Charlie Coyle squared off with Cirelli. Kuraly tackled Killorn. Charlie McAvoy wrestled with Erik Cernak. And Ondrej Kase battled with Braydon Coburn.
"It's a very competitive game, two teams battling each other, both teams want to win the game and it was physical," said Chara. "That's part of this game and you're going to have games like that, where it's going to get a little bit more chippy than some other games.
"We always put a lot of emphasis to have each other's backs, and play as a unit, as a team, and I thought that you saw it tonight, that everybody responded in the right way."
Bruce Cassidy on the teams playing twice in five days:"I think it was more of a response, [Tampa] wanted to be better. I thought we were the better team up there and they wanted to prove that - listen, I think both of us feel we're the best team in the Atlantic.

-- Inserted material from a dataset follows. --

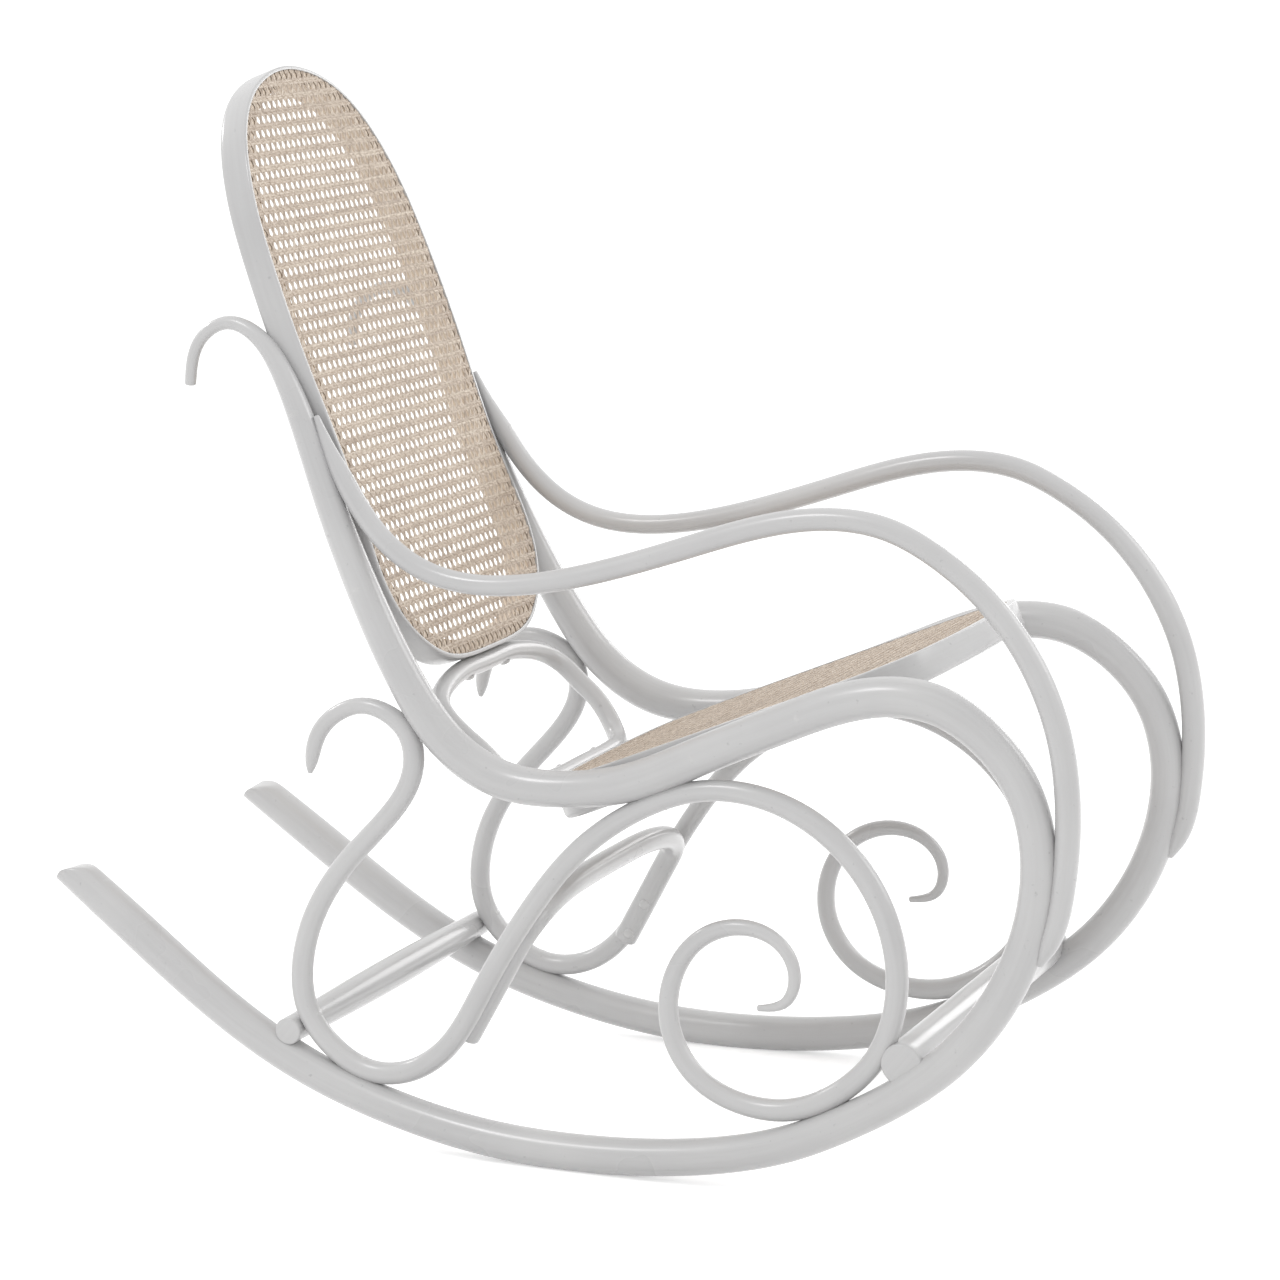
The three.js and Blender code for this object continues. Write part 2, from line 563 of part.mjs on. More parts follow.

We went up there, got the 2 points in their building, they wanted to respond.
"And for the simple reason as that, that the rivalry has developed now between the two of us and you're going to get some intense matchups. And that's what you got tonight."
Cassidy on Tampa's goal early in the third: "Unfortunately, we took a penalty on the scrum at the end of the period. I'm not even sure what happened with [Brad Marchand], but we end up in the box, they don't. That took some life away from us on our power play, so the life we created kind of went by the wayside a little bit. They score on a power-play goal, and now you're climbing uphill again. If it's 3-2, I like our chances better."
Tampa coach Jon Cooper on the game: "The only thing I'm remembering right now is [Tampa goalie Andrei] Vasilevskiy making a save on Pastrnak with five minutes left and a one-goal lead. That's all I got for you."
Charlie McAvoy on the potential of a playoff matchup: "I don't really like to look into the future. But I think that's kind of what was going on out there tonight - kind of a feeling that we may see those guys again."